Żerków  (; German: Zerkow, 1943–1945 Bergstadt (Kr. Jarotschin)) is a town in Jarocin County, Greater Poland Voivodeship, Poland, with 2,076 inhabitants (2004). It is located 53 kilometers east of the regional capital of Poznań.

The town is near the Żerków-Czeszewo Landscape Park.

History

The oldest known mention of Żerków comes from a document of Duke Bolesław the Pious from 1257, and in a document of Duke and future King of Poland Przemysł II from 1283 it was already referred to as a town. Żerków was a private town of Polish nobility, administratively located in the Pyzdry County in the Kalisz Voivodeship in the Greater Poland Province of the Polish Crown. In 1574, the newly elected King Henry of Valois stopped in Żerków before his royal coronation in Kraków. In 1623 the town was visited by King Sigismund III Vasa and prince royal (and future king) Władysław IV Vasa.

The Radomicki noble family erected the Baroque Church of Saint Stanislaus, which is the town's greatest historic landmark.

Following the Second Partition of Poland Żerków became a part of Prussia.
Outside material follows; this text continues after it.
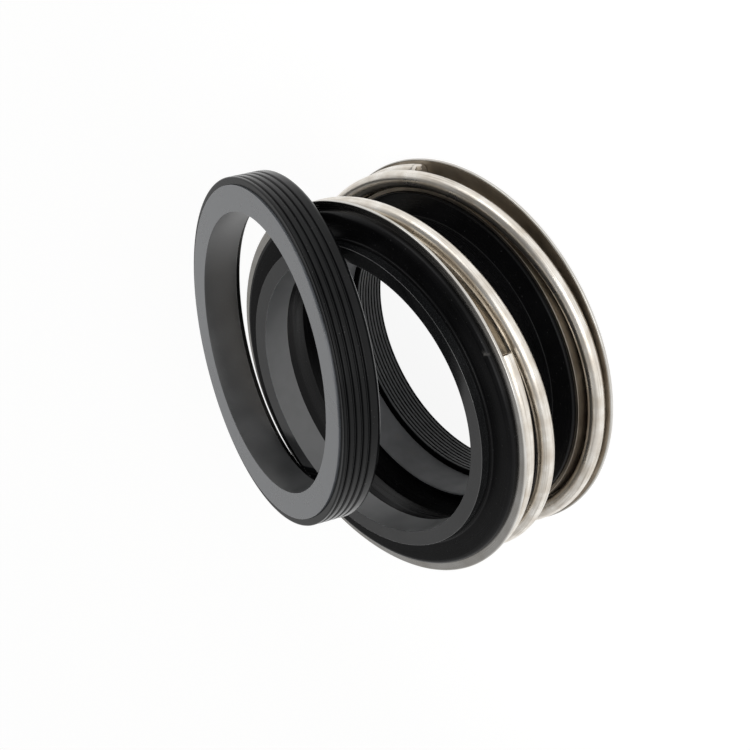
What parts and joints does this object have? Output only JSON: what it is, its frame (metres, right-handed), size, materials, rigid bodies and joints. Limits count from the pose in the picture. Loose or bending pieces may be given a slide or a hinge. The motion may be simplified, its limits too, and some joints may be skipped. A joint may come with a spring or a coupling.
{
  "type": "mechanical seal",
  "caption": "Rubber-bellows shaft seal: a spring-loaded rotating head with a lapped nose, and a lapped stationary seat in a ribbed rubber cup.",
  "frame": {"origin": "on the shaft's axis at the rear face of the rotating head, which is the face that the head stands on", "axes": "+Z along the shaft's axis, from the rear of the head towards its lapped nose; the seat lies across the nose, offset between +X and +Y"},
  "size_m": [0.1241, 0.122, 0.0637],
  "materials": {
    "bellows_rubber": "satin black moulded rubber",
    "cup_rubber": "satin black moulded rubber",
    "stainless_sheet": "pressed stainless sheet, half bright",
    "spring_wire": "drawn stainless wire, half bright",
    "seal_ring": "lapped dark grey seal ring",
    "seat_ring": "lapped mid-grey seat ring"
  },
  "bodies": {
    "rear_end": {"bellows": "bellows_rubber", "rear_l_ring": "stainless_sheet", "spring": "spring_wire"},
    "face_end": {"seal_face_ring": "seal_ring", "front_l_ring": "stainless_sheet", "seat_ring": "seat_ring", "seat_cup": "cup_rubber"}
  },
  "joints": [
    {"name": "head_compression", "type": "slide", "parent": "rear_end", "child": "face_end", "axis": [0, 0, 1], "range_m": [-0.005, 0], "stiffness_N_per_m": 12000, "deforming": ["spring", "bellows"]}
  ]
}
From 1815 until 1920 it was a part of the Province of Posen.  In 1905, Żerków had 1631 inhabitants.

As a consequence of the Treaty of Versailles, the town became a part of the newly founded Second Polish Republic.

After the joint German-Soviet invasion of Poland, which started World War II, it was occupied by Germany in 1939. All residents of Jewish origin were expelled from the town soon after the arrival of the Germans. Żerków was used by the Germans as a resort spot for soldiers. In the years 1941-44 the Jewish cemetery was destroyed and its tombstones used as construction material. In 1943, the Germans renamed the town Bergstadt to erase traces of Polish origin. In 1945, the German occupation ended and the historic name was restored.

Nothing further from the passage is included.